▶ The problem
Beginning with the line that contains "for (c = BRAKED)" and ending with the line that contains "for node in", reproduce each line exactly; include both and add nothing.

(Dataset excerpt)
- - - -
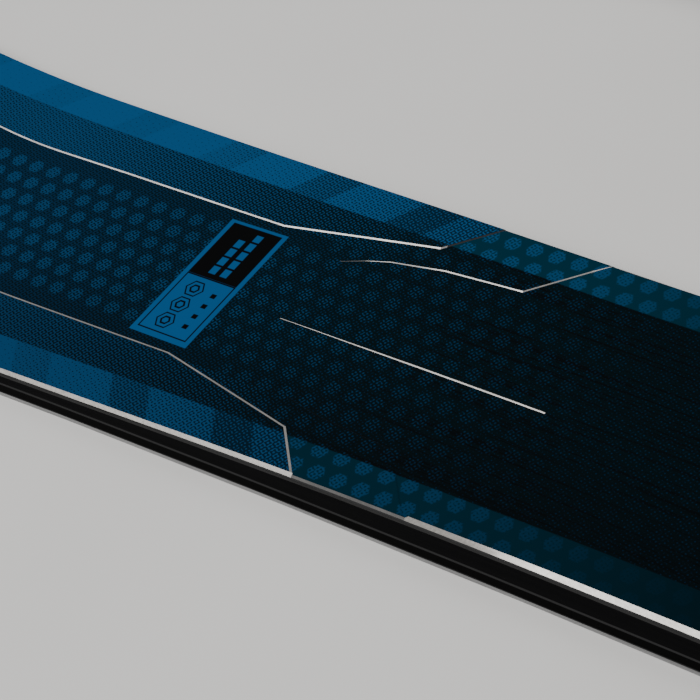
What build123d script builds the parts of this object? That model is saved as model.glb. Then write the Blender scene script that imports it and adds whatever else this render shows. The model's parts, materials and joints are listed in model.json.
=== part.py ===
from build123d import *
import os
from math import asin, cos, degrees, hypot, radians, sin, tan

# A splitboard in touring mode: two half boards side by side, with the hardware that joins them.
# +X points to the nose, +Y to the outer edge of the left half and +Z up. The origin is on the
# ground, midway between the halves and midway along the board. All sizes are in millimetres.

# Outline of the board, seen from above
board_length = 1590.0
touring_gap = 160.0  # between the inner edges of the two halves
waist_x = -40.0
waist_width = 130.0  # of one half, over its steel edges
sidecut_radius = 9500.0
nose_contact_x = 605.0  # the flat running length lies between the two contact points
tail_contact_x = -635.0
nose_side_radius = 232.0  # the nose is a wide arc that runs into a tighter one at the tip
tail_side_radius = 215.0

# Side view
nose_rise = 35.0
tail_rise = 22.0
full_thickness_reach = 330.0  # the board is at full thickness this far ahead of and behind the waist
end_overrun = 12.0  # the side profiles run this far past the tips, and the outline trims them

# Layers: each surface's height along the middle, at the contact points, and above the base at the tips
ground = (0.0, 0.0, 0.0)
base_top = (1.3, 1.3, 1.3)
edge_top = (2.0, 2.0, 2.0)
damping_top = (2.3, 2.3, 2.3)
core_top = (10.2, 7.2, 3.2)
upper_laminate_top = (10.9, 7.9, 3.9)
topsheet_top = (12.0, 9.0, 5.0)

# Edges and sidewalls
edge_width = 2.0
sidewall_angle = 30.0
outer_sidewall_width = 11.0
inner_sidewall_width = 6.0
core_strip_width = 19.6
core_strip_count = 6

# Binding inserts, each with an M6 thread
insert_radius = 4.5
insert_flange_radius = 7.5
insert_flange_height = 0.8
insert_bore_radius = 2.5
insert_bore_depth = 6.5
insert_spacing = 40.0
insert_pair_spacing = 20.0
stance_offset = 235.0  # from the waist to the middle of each foot
stance_inset = 47.0  # from the seam to the middle of each foot pattern
toe_bracket_offset = 95.0
heel_rest_offset = -175.0
touring_inset = 62.0  # from the seam to the middle of the touring patterns

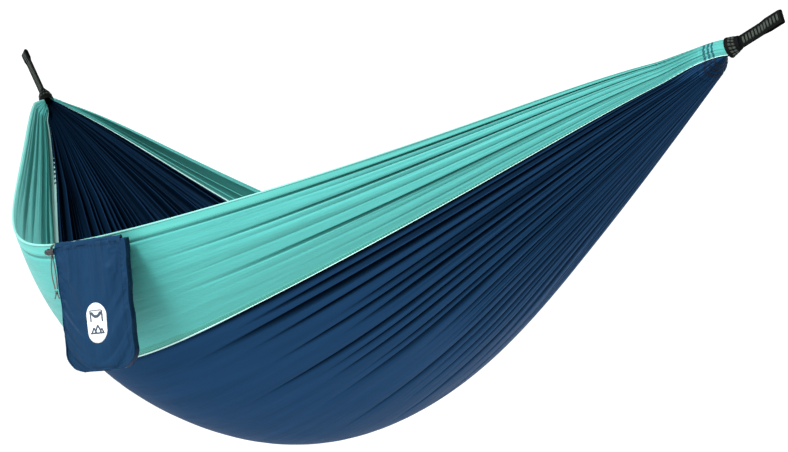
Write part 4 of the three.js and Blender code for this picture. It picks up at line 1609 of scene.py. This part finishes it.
# ---- Studio ----
FLOOR = -1.05
STUDIO_RADIUS = 19.0             # wide enough to stand well back from the hammock inside it
STUDIO_BEND = 6.0                # radius of the curve from the floor up to the wall
STUDIO_HEIGHT = 12.0
STUDIO_GLOW = 0.98               # the studio is a soft light itself
LIT_POINT = Vector((0.1, 0, -0.35))


def add_studio():
    """A pale round floor that curves up into a pale wall on every side, and glows like a light tent."""
    angles = full_turn(96)
    bend = STUDIO_BEND
    flat = STUDIO_RADIUS - bend
    profile = [(0.02, FLOOR), (flat / 3, FLOOR), (flat * 0.9, FLOOR)]
    profile += [(flat + bend * math.sin(a), FLOOR + bend * (1 - math.cos(a)))
                for a in np.linspace(0, math.pi / 2, 14)]
    profile.append((STUDIO_RADIUS, FLOOR + STUDIO_HEIGHT))
    rings = np.array([[(r * math.cos(a), r * math.sin(a), z) for a in angles] for r, z in profile])
    shader = Shader("studio", Specular_IOR_Level=0.1, Emission_Strength=STUDIO_GLOW)
    tone = shader.noise(shader.coordinates(output="Object"), 0.6, 2.0)
    pale = shader.ramp(tone, (0.93, 0.935, 0.94), (0.96, 0.963, 0.965))
    shader.tree.links.new(pale, shader.surface.inputs["Emission Color"])
    shader.surface.inputs["Base Color"].default_value = (0.3, 0.3, 0.3, 1)
    shader.surface.inputs["Roughness"].default_value = 0.9
    faces = grid_faces(len(profile), len(angles), wrap=True)
    faces.append(list(range(len(angles)))[::-1])
    floor = link_mesh("studio_floor", rings.reshape(-1, 3), faces, shader.material)


def add_light(name, position, power):
    data = bpy.data.lights.new(name, "AREA")
    data.shape = "DISK"
    data.size = 1.0
    data.energy = power
    light = bpy.data.objects.new(name, data)
    light.location = position
    light.rotation_euler = (LIT_POINT - position).to_track_quat("-Z", "Y").to_euler()
    bpy.context.scene.collection.objects.link(light)


def add_lights():
    right, up, back = camera_axes()
    add_light("key", LIT_POINT - right * 2.0 + back * 2.2 + up * 2.5, 235)
    add_light("behind", Vector((0.3, 2.7, 0.9)), 110)
    world = bpy.data.worlds.new("studio")
    bpy.context.scene.world = world
    world.use_nodes = True
    background = world.node_tree.nodes["Background"]
    background.inputs["Color"].default_value = (0.95, 0.975, 1.0, 1)
    background.inputs["Strength"].default_value = 0.08
    bpy.context.scene.view_settings.view_transform = "Standard"


add_studio()
add_lights()
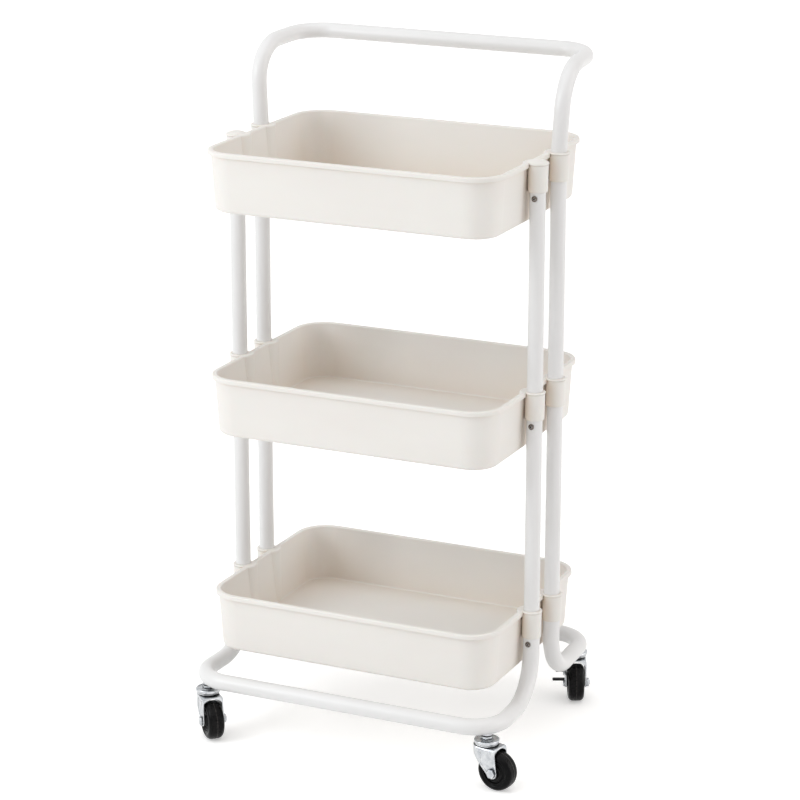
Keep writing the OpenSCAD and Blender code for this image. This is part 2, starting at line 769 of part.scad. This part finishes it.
// Plastic caps pushed over the two tabs
module tab_caps() {
    fit = cap_fit + cap_wall;
    start = 0.2;
    color(tyre_colour) at_lever() for (tab = TABS) translate(tab[0] + [0, lever_t, 0]) difference() {
        translate([-tab_deep / 2 - fit, start, -fit])
            cube([tab_deep + 2 * fit, tab[1] + cap_wall, tab_t + 2 * fit]);
        translate([-tab_deep / 2 - cap_fit, 0, -cap_fit])
            cube([tab_deep + 2 * cap_fit, tab[1] + cap_fit, tab_t + 2 * cap_fit]);
    }
}

// ---- placing ----

function heading(name) =
    name == "front_left" ? heading_front_left :
    name == "front_right" ? heading_front_right :
    name == "rear_left" ? heading_rear_left : heading_rear_right;

function side_x(name) = name == "front_left" || name == "rear_left" ? -1 : 1;
function side_y(name) = name == "front_left" || name == "front_right" ? -1 : 1;
function wanted(name) = node == "all" || node == name;

module in_place() {
    translate([0, -middle_y, 0]) children();
}

module at_caster(name) {
    in_place() translate(caster_at(side_x(name), side_y(name))) rotate(heading(name)) children();
}

if (wanted("front_base_tube")) in_place() base_tube(-1);
if (wanted("rear_base_tube")) in_place() base_tube(1);
for (c = CASTERS) {
    if (wanted(str(c, "_lower_post"))) in_place() post(0, side_x(c), side_y(c));
    if (wanted(str(c, "_upper_post"))) in_place() post(1, side_x(c), side_y(c));
}
if (wanted("handle_tube")) in_place() handle_tube();
if (wanted("bottom_tray")) in_place() tray(0);
if (wanted("middle_tray")) in_place() tray(1);
if (wanted("top_tray")) in_place() tray(2);
if (wanted("joint_screws")) in_place() joint_screws();
for (c = CASTERS) {
    if (wanted(str(c, "_tube_insert"))) at_caster(c) tube_insert();
    if (wanted(str(c, "_stem"))) at_caster(c) stem();
    if (wanted(str(c, "_lock_nut"))) at_caster(c) lock_nut();
    if (wanted(str(c, "_upper_race"))) at_caster(c) upper_race();
    if (wanted(str(c, "_race_balls"))) at_caster(c) race_balls();
    if (wanted(str(c, "_fork"))) at_caster(c) fork(side_y(c) > 0);
    if (wanted(str(c, "_axle_bolt"))) at_caster(c) axle_bolt();
    if (wanted(str(c, "_wheel_core"))) at_caster(c) wheel_core();
    if (wanted(str(c, "_tyre"))) at_caster(c) tyre();
}
for (c = BRAKED) {
    if (wanted(str(c, "_lever_rivet"))) at_caster(c) lever_rivet();
    if (wanted(str(c, "_brake_lever"))) at_caster(c) brake_lever();
    if (wanted(str(c, "_tab_caps"))) at_caster(c) tab_caps();
}
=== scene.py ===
# Rolling utility cart: finishes, rounded metal edges, wheels, studio and camera round the frame.
import json
import math

import bmesh
import bpy
from mathutils import Matrix, Vector


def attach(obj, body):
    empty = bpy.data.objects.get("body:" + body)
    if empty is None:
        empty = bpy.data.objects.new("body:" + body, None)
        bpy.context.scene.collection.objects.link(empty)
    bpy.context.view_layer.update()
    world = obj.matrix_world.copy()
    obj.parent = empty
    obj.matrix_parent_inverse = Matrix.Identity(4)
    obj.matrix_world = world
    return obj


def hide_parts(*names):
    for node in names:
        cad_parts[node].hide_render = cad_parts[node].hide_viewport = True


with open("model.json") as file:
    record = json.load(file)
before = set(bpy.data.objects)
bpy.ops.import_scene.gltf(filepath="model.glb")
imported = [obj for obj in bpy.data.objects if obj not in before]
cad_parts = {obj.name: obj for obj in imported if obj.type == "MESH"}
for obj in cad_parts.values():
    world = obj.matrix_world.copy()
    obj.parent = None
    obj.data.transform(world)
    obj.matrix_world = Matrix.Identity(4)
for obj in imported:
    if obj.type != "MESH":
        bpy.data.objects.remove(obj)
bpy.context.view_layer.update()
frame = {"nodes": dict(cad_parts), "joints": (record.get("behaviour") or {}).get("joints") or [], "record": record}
NODES = frame["nodes"]
RECORD = frame["record"]
MM = 0.001
CASTERS = ("front_left", "front_right", "rear_left", "rear_right")
BRAKED = ("rear_left", "rear_right")
WHITE = (1, 1, 1, 1)

HARD_EDGE_DEG = 32      # edges of metal and cap pieces sharper than this are rounded
CREASE_DEG = 38         # a piece is shaded smooth up to this angle
FLAT_DEG = 0.6          # faces closer to one plane than this are joined
WELD = 0.002 * MM       # points closer than this are one point
TYRE_STEPS = 96         # sides of a turned ring
HUB_STEPS = 72

FLOOR_RADIUS = 30       # metres, so that its edge is out of sight
FLOOR_GLOW = 0.36       # lifts the lit floor to white where it is seen
AMBIENT = 0.45          # strength of the light from all round


# ---- finishes ----

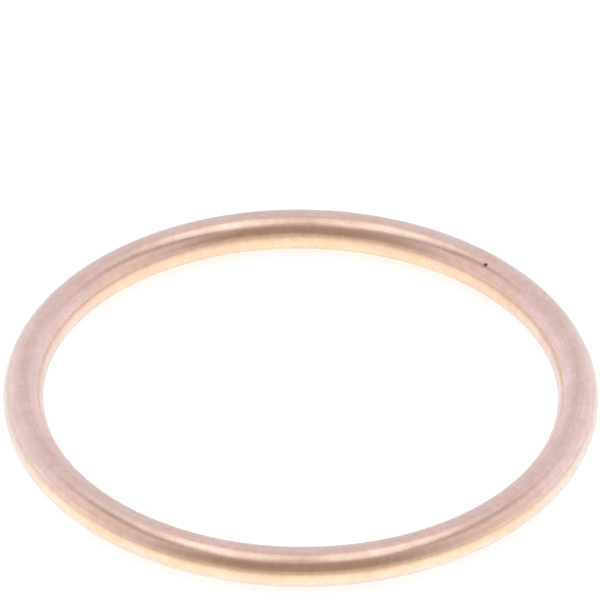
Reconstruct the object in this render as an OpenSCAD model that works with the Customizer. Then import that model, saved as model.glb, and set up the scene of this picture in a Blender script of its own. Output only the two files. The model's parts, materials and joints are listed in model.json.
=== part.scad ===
- - - -
▶ Written answer
for (c = BRAKED) {
    if (wanted(str(c, "_lever_rivet"))) at_caster(c) lever_rivet();
    if (wanted(str(c, "_brake_lever"))) at_caster(c) brake_lever();
    if (wanted(str(c, "_tab_caps"))) at_caster(c) tab_caps();
}
=== scene.py ===
# Rolling utility cart: finishes, rounded metal edges, wheels, studio and camera round the frame.
import json
import math

import bmesh
import bpy
from mathutils import Matrix, Vector


def attach(obj, body):
    empty = bpy.data.objects.get("body:" + body)
    if empty is None:
        empty = bpy.data.objects.new("body:" + body, None)
        bpy.context.scene.collection.objects.link(empty)
    bpy.context.view_layer.update()
    world = obj.matrix_world.copy()
    obj.parent = empty
    obj.matrix_parent_inverse = Matrix.Identity(4)
    obj.matrix_world = world
    return obj


def hide_parts(*names):
    for node in names:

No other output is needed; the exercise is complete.